The realities of the commercial arbitration process bolster the conclusion that commercial arbitration is not a proper mechanism for a determination as to whether the price rebate here was discriminatory and violated the Donnelly Act. Arbitrators are often businessmen chosen usually for their familiarity with the practices of a particular industry or for their expertise with the real issues in dispute, which are almost always unrelated to antitrust claims. This problem is aggravated by the fact that the enforcement of the State's antitrust policy has often been a by-product of Federal enforcement. Thus, even if we were to assume that we have knowledgeable arbitrators, who would willingly and earnestly seek to follow judicial precedent, we cannot ignore the fact that many of the most important 629*629 issues in antitrust law, including specifically those in this case, have never been resolved definitively under New York law. This is shown by the fact that it has never been determined whether price discrimination would violate the Donnelly Act.
Moreover, we cannot overlook the fact that many undeserving litigants are awarded damages in antitrust cases.
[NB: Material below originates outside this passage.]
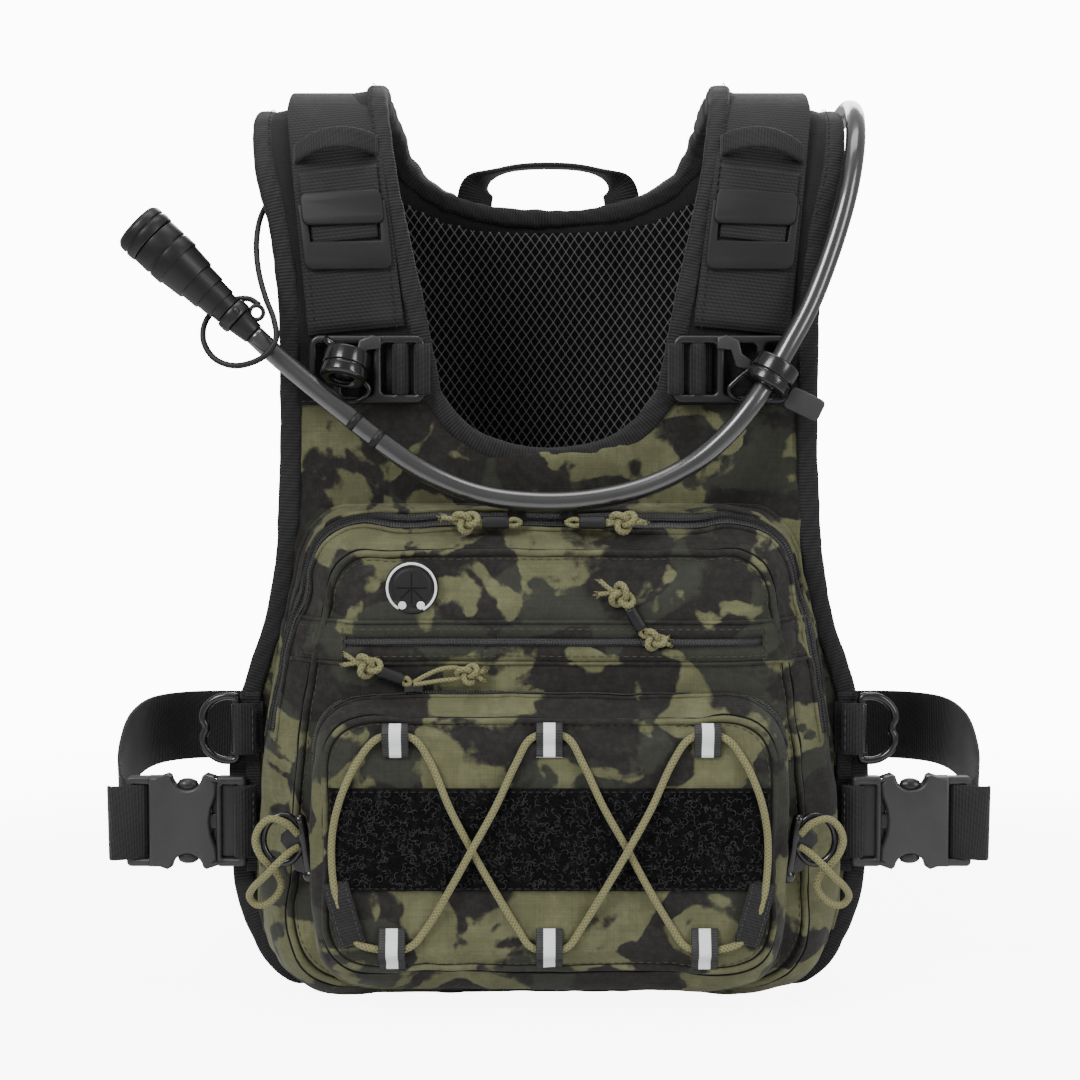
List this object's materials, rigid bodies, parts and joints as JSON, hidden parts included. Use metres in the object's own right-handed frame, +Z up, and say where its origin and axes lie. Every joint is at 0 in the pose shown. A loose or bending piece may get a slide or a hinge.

Arbitrators are more likely to give more consideration to equitable notions such as waiver, estoppel and in pari delicto. Every time this is done, however, the deterrent effect of the law on antitrust violations is severely diminished.
The comment of the late Judge CLARK in his dissenting opinion in Wilko v. Swan (201 F.2d 439, 445 [2d Cir.]), whose position was ultimately sustained by the Supreme Court (346 U. S. 427), pointing out the dangers of permitting commercial arbitration to extend its reach into areas of grave public policy, is most relevant here: "Commercial arbitration has been highly successful in bringing a businessman's adjudication to business questions. But it would be vastly unfortunate if it became usable as a device to blunt or break social legislation."
Thus, it must be recognized that through the use of economic power and contracts of adhesion, containing broad arbitration clauses, antitrust violators may be able to insulate their transgressions of the antitrust law from judicial scrutiny. The opportunity for abuse is apparent. Under various guises, an industry, while nominally assuring obedience to the State's antitrust law, may in reality be establishing and enforcing entirely unacceptable practices.
We have often held that the broadest of arbitration agreements cannot oust our courts from their role in the enforcement of major State policies, especially those embodied in statutory form (Durst v. Abrash, 22 A D 2d 39, affd. 17 N Y 2d 445, supra [usury laws]; Matter of Knickerbocker Agency [Holz], 4 N Y 2d 245 [liquidation of defunct insurance companies]; Matter of Kingswood Mgt. Corp. [Salzman], 272 App. Div. 328 [claim under Federal Emergency Price Control Act of 1942]; see, also, Wilko v. Swan, 346 U. S. 427, supra [claim under Securities Act of 1933]; Koven & Brother v. Local Union No. 5767, United Steelworkers of America, 381 F.2d 196 [3d Cir.] [scope of discharge in bankruptcy]; contra, Fallick v. Kehr, 369 F.2d 899 [2d Cir.] [scope of discharge in bankruptcy]; 630*630 8 Weinstein-Korn-Miller, N. Y. Civ. Prac., pars. 7501.15-7501.19). Recently, the Second Circuit in American Safety Equip. Corp. v. Maguire Co. (391 F.2d 821) came to a conclusion similar to ours involving arbitration of a Federal antitrust claim (see, also, Silvercup Bakers v. Fink Baking Corp., 273 F.Supp. 159, 162-163 [S. D. N. Y.] [dictum]).
All these reasons compel us to determine that where antitrust considerations are imbedded in the issues in dispute, they ought not to be resolved by privately appointed arbitrators, and our courts cannot abdicate their control over antitrust policy. By removing antitrust claims from the scope of arbitration, we do not intend to demean the arbitration process. If anything, its proper role in settling the practical business problems of the everyday business world will be enhanced.
The order of the Appellate Division should be reversed and the appellant's application for a stay of arbitration of respondent's claim under article 22 of the General Business Law should be granted, with costs.
Order reversed, with costs, and matter remitted to Special Term for further proceedings in accordance with the opinion herein.
[*] New York law has no provision for treble damages in antitrust claims.